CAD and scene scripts
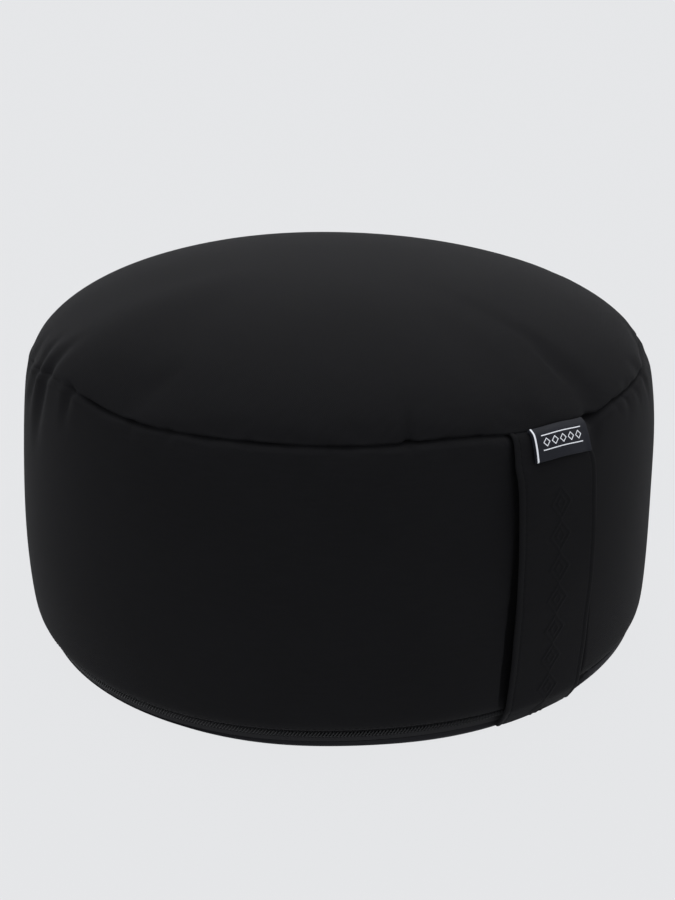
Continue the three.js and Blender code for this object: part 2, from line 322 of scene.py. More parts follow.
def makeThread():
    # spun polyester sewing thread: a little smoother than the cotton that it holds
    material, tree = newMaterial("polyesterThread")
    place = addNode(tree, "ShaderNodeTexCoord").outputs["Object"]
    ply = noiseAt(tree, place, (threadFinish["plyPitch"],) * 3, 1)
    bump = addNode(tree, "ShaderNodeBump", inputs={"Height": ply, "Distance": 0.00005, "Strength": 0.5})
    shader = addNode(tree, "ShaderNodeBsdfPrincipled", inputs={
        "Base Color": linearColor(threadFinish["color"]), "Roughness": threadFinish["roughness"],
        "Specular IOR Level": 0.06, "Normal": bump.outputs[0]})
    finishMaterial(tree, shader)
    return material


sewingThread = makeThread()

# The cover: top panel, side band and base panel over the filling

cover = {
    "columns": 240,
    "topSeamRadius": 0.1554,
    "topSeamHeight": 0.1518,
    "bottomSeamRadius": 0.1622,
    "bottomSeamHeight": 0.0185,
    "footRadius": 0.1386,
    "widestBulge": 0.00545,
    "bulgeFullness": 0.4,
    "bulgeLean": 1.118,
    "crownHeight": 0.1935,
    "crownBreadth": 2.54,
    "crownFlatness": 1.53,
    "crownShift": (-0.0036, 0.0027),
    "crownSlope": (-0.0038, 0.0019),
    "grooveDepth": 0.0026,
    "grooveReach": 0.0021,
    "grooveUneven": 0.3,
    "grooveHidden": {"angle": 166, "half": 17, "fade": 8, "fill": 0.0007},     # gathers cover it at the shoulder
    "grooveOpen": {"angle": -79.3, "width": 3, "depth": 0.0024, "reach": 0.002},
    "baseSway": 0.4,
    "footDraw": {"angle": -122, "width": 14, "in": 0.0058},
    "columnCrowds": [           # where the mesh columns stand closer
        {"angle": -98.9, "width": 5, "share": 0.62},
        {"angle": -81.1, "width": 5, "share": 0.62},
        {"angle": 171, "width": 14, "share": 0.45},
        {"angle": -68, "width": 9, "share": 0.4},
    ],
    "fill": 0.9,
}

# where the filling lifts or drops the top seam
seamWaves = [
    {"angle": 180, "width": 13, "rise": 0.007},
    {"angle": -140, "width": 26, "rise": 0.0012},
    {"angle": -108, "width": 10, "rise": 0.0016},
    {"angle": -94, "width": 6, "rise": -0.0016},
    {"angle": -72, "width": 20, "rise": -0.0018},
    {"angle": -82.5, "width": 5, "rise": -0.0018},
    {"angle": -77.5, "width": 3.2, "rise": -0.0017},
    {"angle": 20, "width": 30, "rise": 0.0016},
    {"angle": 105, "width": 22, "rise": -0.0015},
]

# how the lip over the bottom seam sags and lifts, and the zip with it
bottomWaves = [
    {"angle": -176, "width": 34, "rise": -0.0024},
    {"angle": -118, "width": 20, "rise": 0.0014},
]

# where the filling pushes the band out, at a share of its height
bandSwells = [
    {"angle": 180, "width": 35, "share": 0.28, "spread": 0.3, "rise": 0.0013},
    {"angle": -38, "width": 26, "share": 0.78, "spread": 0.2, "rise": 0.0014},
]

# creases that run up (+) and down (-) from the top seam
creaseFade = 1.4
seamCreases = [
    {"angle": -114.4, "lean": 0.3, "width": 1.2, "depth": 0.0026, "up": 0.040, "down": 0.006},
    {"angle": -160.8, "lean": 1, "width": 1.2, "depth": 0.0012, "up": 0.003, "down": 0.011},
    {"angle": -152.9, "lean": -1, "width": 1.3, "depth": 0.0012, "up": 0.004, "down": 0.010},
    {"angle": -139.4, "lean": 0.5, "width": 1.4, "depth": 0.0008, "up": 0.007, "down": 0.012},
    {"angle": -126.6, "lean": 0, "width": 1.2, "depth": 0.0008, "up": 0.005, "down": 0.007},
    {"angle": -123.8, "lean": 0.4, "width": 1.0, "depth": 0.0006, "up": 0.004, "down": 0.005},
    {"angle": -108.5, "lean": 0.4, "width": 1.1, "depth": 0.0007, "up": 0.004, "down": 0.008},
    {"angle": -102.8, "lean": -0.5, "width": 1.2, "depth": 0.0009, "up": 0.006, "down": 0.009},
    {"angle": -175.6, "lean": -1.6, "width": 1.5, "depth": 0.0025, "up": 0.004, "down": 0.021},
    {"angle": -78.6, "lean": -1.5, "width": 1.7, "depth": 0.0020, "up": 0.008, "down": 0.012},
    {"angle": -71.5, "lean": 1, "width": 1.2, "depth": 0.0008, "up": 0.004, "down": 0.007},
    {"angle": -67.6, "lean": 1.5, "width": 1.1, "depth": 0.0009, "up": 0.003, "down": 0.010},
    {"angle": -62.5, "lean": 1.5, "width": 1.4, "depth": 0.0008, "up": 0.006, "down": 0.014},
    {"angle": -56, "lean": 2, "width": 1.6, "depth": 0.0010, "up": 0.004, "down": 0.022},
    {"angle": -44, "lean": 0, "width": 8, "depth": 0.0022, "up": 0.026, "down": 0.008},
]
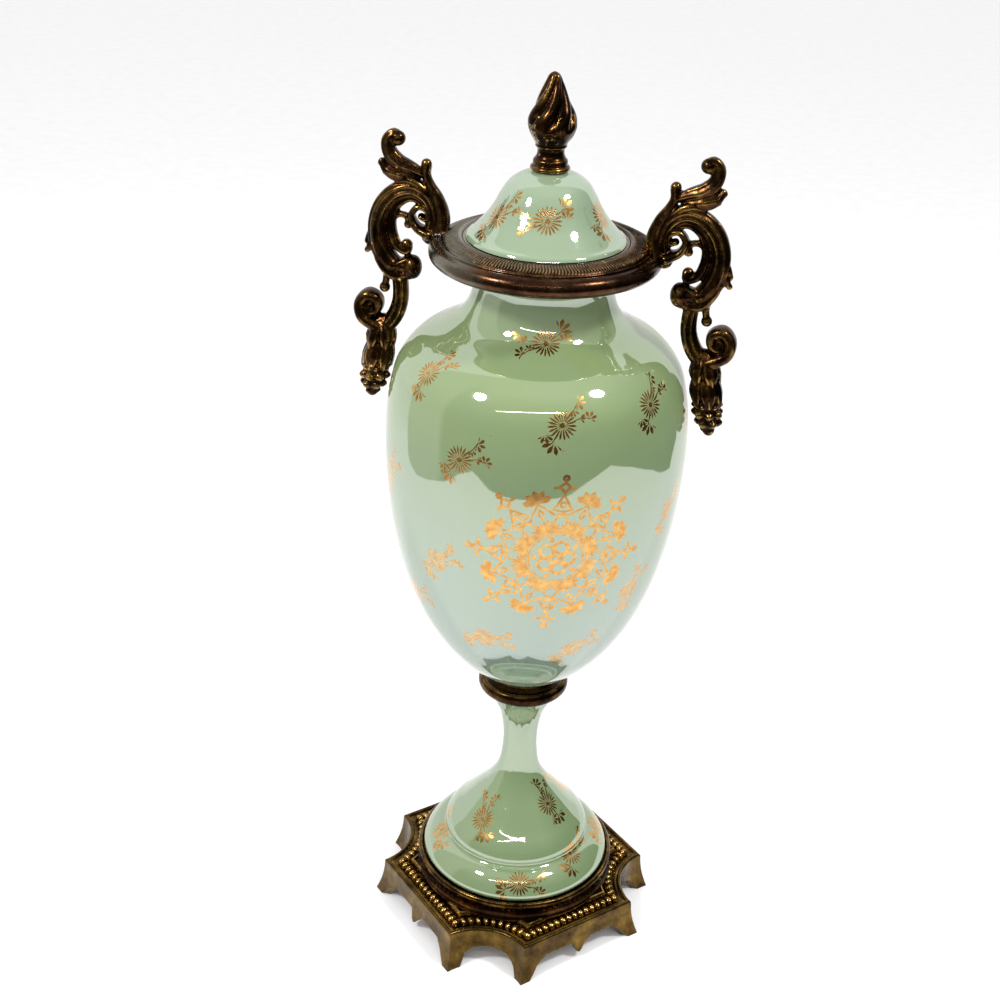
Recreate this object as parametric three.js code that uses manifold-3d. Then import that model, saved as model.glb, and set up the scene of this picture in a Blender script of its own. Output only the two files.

Goal »
Copy out each line of the listing that holds "Blender".

Solution »
Continue the three.js and Blender code for this object: part 2, from line 322 of scene.py. More parts follow.
Recreate this object as parametric three.js code that uses manifold-3d. Then import that model, saved as model.glb, and set up the scene of this picture in a Blender script of its own. Output only the two files.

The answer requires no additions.